What do Eatonton, the Great Pyramid of Giza, and the Magnetic North Pole all have in common? They all proudly claim a Peace Pole, a four-, six-, or eight-sided monument bearing the words “May Peace Prevail on Earth” in a different language on each side.                                                                                                                                                                                                                                                                                                                                                      

The Peace Pole Project was started in Japan in 1955 by Masahisa Goi, who decided to dedicate his life to spreading the message of peace in response to the bombings on Hiroshima. In 1983, Fumi Johns Stewart of the World Peace Prayer Society brought Peace Poles to the United States and they have been growing in popularity ever since. There are currently more than 200,000 Peace Poles around the world in more than 200 countries. The one in Eatonton stands tall at Butterflies and Blooms in the Briar Patch, the pollinator habitat at 617 North Jefferson Street.

Students from Putnam County Middle School created the monument through the school’s Community Project Based Learning and The Ritz-Carlton Reynolds, Lake Oconee’s “Succeed Through Success” programs, both of which encourage and assist youth to take voluntary actions for the common good in their community.

After exploring various ways to contribute, the students followed the suggestion of BBBP Manager, Virginia Linch, to connect with the worldwide Peace Pole Project and construct a Peace Pole here in the Briar Patch. Along with engineers from The Ritz-Carlton Reynolds, Lake Oconee, they decided on a four-sided wooden structure. The students chose to paint it a vibrant yellow so it would stand out in the habitat. They then added symbols of flowers, birds, and trees to represent aspects of nature, and most importantly, some butterflies.

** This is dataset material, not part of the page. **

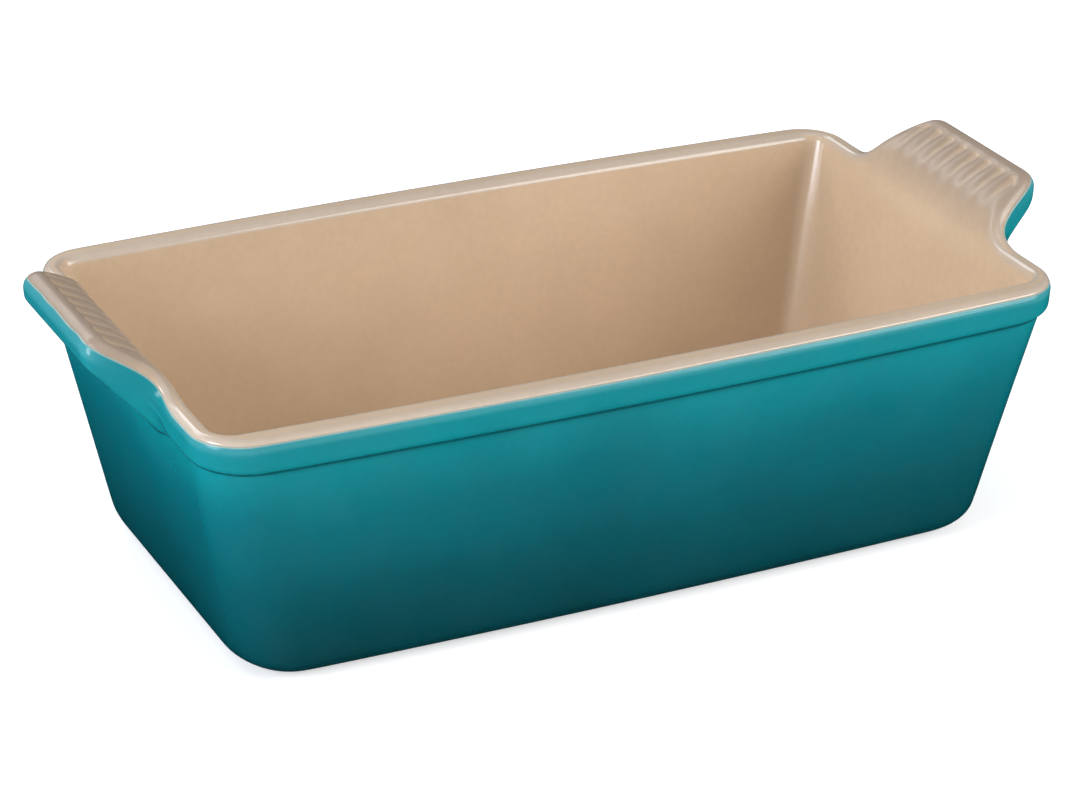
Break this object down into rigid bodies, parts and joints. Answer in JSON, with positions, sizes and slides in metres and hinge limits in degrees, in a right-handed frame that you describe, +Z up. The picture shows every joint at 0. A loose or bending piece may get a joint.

For the languages, they chose English and Spanish to represent the two cultures that are united in their school. Their teacher, Cammie Edwards, whose husband is a Vietnam veteran, requested the Vietnamese script to honor him and all veterans for their service. As for including Portuguese, Edwards says, “The students thought it was a language that is important, sometimes overlooked, and cool.”

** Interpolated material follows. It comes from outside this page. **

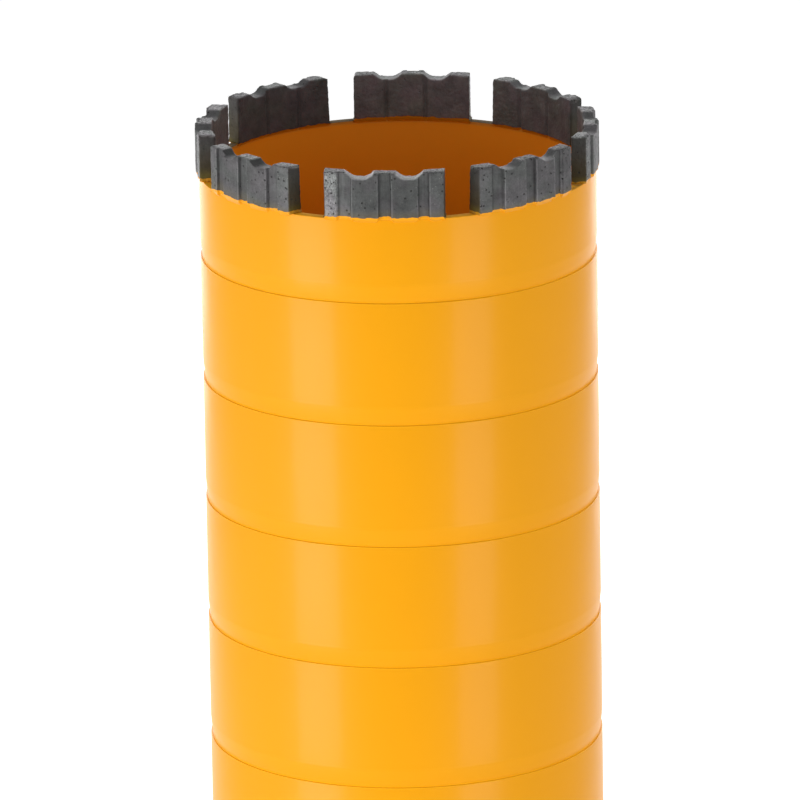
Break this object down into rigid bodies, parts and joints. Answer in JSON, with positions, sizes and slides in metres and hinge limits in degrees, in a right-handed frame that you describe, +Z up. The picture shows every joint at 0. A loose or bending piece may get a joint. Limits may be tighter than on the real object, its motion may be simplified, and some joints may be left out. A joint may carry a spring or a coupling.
{
  "type": "diamond core bit",
  "caption": "Long ringed steel barrel with ribbed, notched diamond segments on its rim, a welded back plate and a threaded hexagonal hub.",
  "frame": {"origin": "middle of the hub's end face, which the bit stands on", "axes": "+Z up along the barrel to the crown, -Y is the front that the picture shows"},
  "size_m": [0.082, 0.082, 0.4153],
  "materials": {
    "barrel_paint": "satin yellow-orange paint",
    "hub_steel": "turned and milled",
    "sintered_grit": "sintered metal with grit and pits"
  },
  "bodies": {
    "root": {"barrel": "barrel_paint", "back_plate": "barrel_paint", "barrel_weld": "barrel_paint", "hub": "hub_steel", "hub_weld": "barrel_paint", "segment_1": "sintered_grit", "segment_2": "sintered_grit", "segment_3": "sintered_grit", "segment_4": "sintered_grit", "segment_5": "sintered_grit", "segment_6": "sintered_grit", "segment_7": "sintered_grit", "segment_8": "sintered_grit"}
  },
  "joints": []
}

Thanks to these students’ efforts, the Peace Pole now unites Eatonton with communities all over the world, including nearby cities. One can find Peace Poles at First Presbyterian Church in Milledgeville and High Street Unitarian Universalist Church in Macon.

The Peace Pole at BBBP has not only united the Briar Patch in the worldwide goal to foster peace, but it has also provided an opportunity for local volunteers to add their own personal touches. The City of Eatonton provided the red rock surrounding the pole. Bradley Carswell built two benches where visitors can rest. Linch added a chain with a lock to symbolize her desire to unlock peace, and Doug Barker crafted a butterfly sculpture out of horse shoes to adorn the top.

Interestingly enough, the butterfly is a symbol of transformation. Linch encourages volunteers to get involved in the process. Whether it be weeding, planting, or adding an artistic touch, how much more unifying this project will be if everyone gets a “peace” of the action.